Para comenzar con buenos augurios, el proceso definitivo de tripular el nuevo gobierno empezando con el cargo de Presidente de la República, suponemos una participación democrática general, debidamente respetada.
Esto significa que todas las opiniones que componen la conciencia nacional tendrán su lugar y no se excluirá a nadie. Lo anterior es importante para asegurar un válido proceso de selección de los que ocuparán los cargos de gobierno.
Por esta razón son indispensables tanto los que expresen su preferencia por una posición política clara, como los que opten por dejar que el proceso tome su curso sin importar participar en él.
En un esquema político que pretenda ser inclusivo, todas las posiciones que se quieran expresar tienen cabida, no necesariamente las opciones ideológicas o de partido, sino que también contribuyen los que deben opinar, aprobar o censurar el proceso. Esto explica por qué algunos, sin ser actores, deben ser escuchados y tomados en cuenta. Es el caso de los que expresen convicciones religiosas.
Hemos escuchado al papa Francisco prevenirnos contra la distorsión de las ideologías que impiden la definición clara de la verdadera problemática social. Por su parte, a nivel local, están los obispos y los párrocos defendiendo los intereses abandonados en las comunidades a su cargo. Es falso que deben permanecer callados ante el crimen organizado, la corrupción, la indolencia del gobierno.
Como sucede hoy en día en numerosos países, dichos representantes de las iglesias se ven precisados a solidarizarse con los derechos populares y condenar a veces con vehemencia y, por hacerlo, ponen en riesgo sus propias vidas.
A su vez, no puede despreciarse la posición académica de los que se dedican a analizar y aclarar el proceso de selección de candidatos. Es inadmisible acusarla de corrupta simplemente porque sus análisis se contrapongan a los intereses del gobierno.
El sector más pernicioso es el de los políticos profesionales, que se pasan la vida entera haciendo de su actividad un modus vivendi altamente lucrativo y sin escrúpulos, lejos de procurar el avance de los intereses populares que declaran defender con gran demagogia. Ellos, por cierto, constituyen el mayor daño al proceso democrático del que tanto estamos necesitados.
El proceso de selección de candidatos a cargos oficiales está en estos momentos en plena ebullición. Ahí se privilegia la conveniencia electoral por encima de las demandas de los ciudadanos.

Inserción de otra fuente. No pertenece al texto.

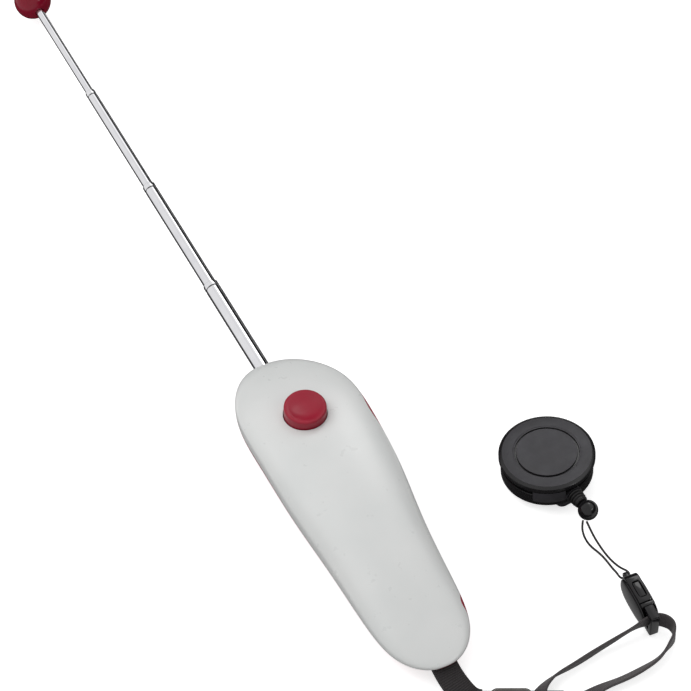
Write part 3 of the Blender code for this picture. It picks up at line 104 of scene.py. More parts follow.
STRAP_ROUTE = (
    (28.62, -88.59, 1.6), (30.4, -89.35, 1.5), (34.6, -89.7, 1.5), (40.1, -89.3, 2.1), (48.0, -89.6, 2.4),
    (56.2, -89.2, 2.65), (62.0, -88.1, 2.8), (67.3, -85.4, 2.9), (70.5, -82.8, 3.0), (71.0, -80.2, 3.8),
    (69.1, -77.6, 4.9), (65.4, -76.3, 5.5), (61.1, -76.0, 5.0), (54.0, -76.3, 3.7), (47.2, -76.8, 2.75),
    (41.0, -77.7, 2.6), (35.4, -78.5, 2.7), (30.4, -79.1, 2.75), (26.4, -80.2, 2.65), (23.6, -81.7, 2.3),
    (22.0, -83.2, 1.7))
STRAP_TURNS = (0, 0, 12, 34, 44, 50, 64, 86, 92, 80, 70, 84, 106, 108, 104, 102, 106, 113, 125, 142, 168)
CORD_ROUTE = (
    (65.3, -33.5, 5.8), (64.3, -35.0, 4.2), (63.9, -37.3, 2.3), (64.4, -40.4, 1.0), (65.5, -43.7, 0.7),
    (66.1, -47.3, 0.9), (66.0, -51.5, 1.9), (65.5, -55.0, 4.0), (65.1, -57.0, 5.2), (65.4, -58.5, 5.6),
    (66.7, -58.9, 5.6), (68.0, -58.5, 5.6), (68.4, -57.0, 5.2), (68.1, -54.6, 3.9), (67.6, -50.8, 2.1),
    (67.3, -46.9, 1.1), (67.1, -42.2, 0.9), (66.8, -38.9, 1.9), (66.4, -36.4, 3.9), (66.05, -34.5, 5.9))


# Colours and nodes

def srgb(text):
    """A hex colour as linear RGBA."""
    channels = np.array([int(text[i:i + 2], 16) for i in (1, 3, 5)]) / 255.0
    linear = np.where(channels <= 0.04045, channels / 12.92, ((channels + 0.055) / 1.055) ** 2.4)
    return (*linear.tolist(), 1.0)


def node(tree, kind, settings=None, inputs=None, links=None, stops=None):
    """Adds a node: its properties, its socket values, what is linked to its sockets, and a ramp's stops.

    A link's source is an output, or a node, which stands for its first output.
    """
    made = tree.nodes.new(kind)
    for name, value in (settings or {}).items():
        setattr(made, name, value)
    for name, value in (inputs or {}).items():
        made.inputs[name].default_value = value
    for name, source in (links or {}).items():
        tree.links.new(getattr(source, "outputs", [source])[0], made.inputs[name])
    for index, (position, value) in enumerate(stops or ()):
        elements = made.color_ramp.elements
        element = elements[index] if index < 2 else elements.new(position)
        element.position, element.color = position, value
    return made


def finish_material(name, roughness, metallic=0.0, ior=1.5):
    """A new material, its tree and its Principled shader with the values that are the same all over."""
    made = bpy.data.materials.new(name)
    made.use_nodes = True
    shader = made.node_tree.nodes["Principled BSDF"]
    shader.inputs["Roughness"].default_value = roughness
    shader.inputs["Metallic"].default_value = metallic
    if not metallic:
        shader.inputs["IOR"].default_value = ior
    return made, made.node_tree, shader


def link_surface(tree, shader, colour, bump, rough=None):
    """Links what makes a surface to the shader's sockets."""
    for socket, source in (("Base Color", colour), ("Normal", bump), ("Roughness", rough)):
        if source:
            tree.links.new(getattr(source, "outputs", [source])[0], shader.inputs[socket])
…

En la mayoría de los casos, los candidatos propuestos por las élites de los partidos políticos obedecen más a la estrategia de conquistar puestos en la estructura local o federal, en vez de proponer programas que son necesarios, pero cuyo costo político es evidentemente muy alto.
Como, por ejemplo, la implementación de una reforma fiscal, adoptar políticas ecológicas y de medio ambiente, o ejercer mano dura contra los abusos financieros y comerciales. Los candidatos que surjan tienen que ser valientes para enfrentar los delitos y deficiencias del gobierno. En este sentido, requieren contar con el apoyo de los partidos políticos a los que pertenecen. Es evidente que, en el caso de Morena, el partido oficial, los candidatos están seriamente limitados por razones de férrea lealtad a su líder, lo que significa que es imposible esperar de la candidata oficial que asuma posiciones genuinamente independientes.
Al arrancar finalmente el esperado periodo de campaña electoral de sólo tres meses, los ciudadanos tenemos que tomar conciencia de la lamentable situación en la que se encuentra el país, preso de la galopante corrupción y culpable deterioro y carencia de los servicios de salud, la inseguridad, la burla a la Constitución y a nuestras leyes, todo ello debido a un liderazgo autócrata, impermeable e insensible a corregir sus crasos errores en los que ha caído. Todo esto puede ser remediado con nuestro voto, que produzca el cambio que urge para encauzar a México a un progreso moderno, justo, equitativo e incluyente.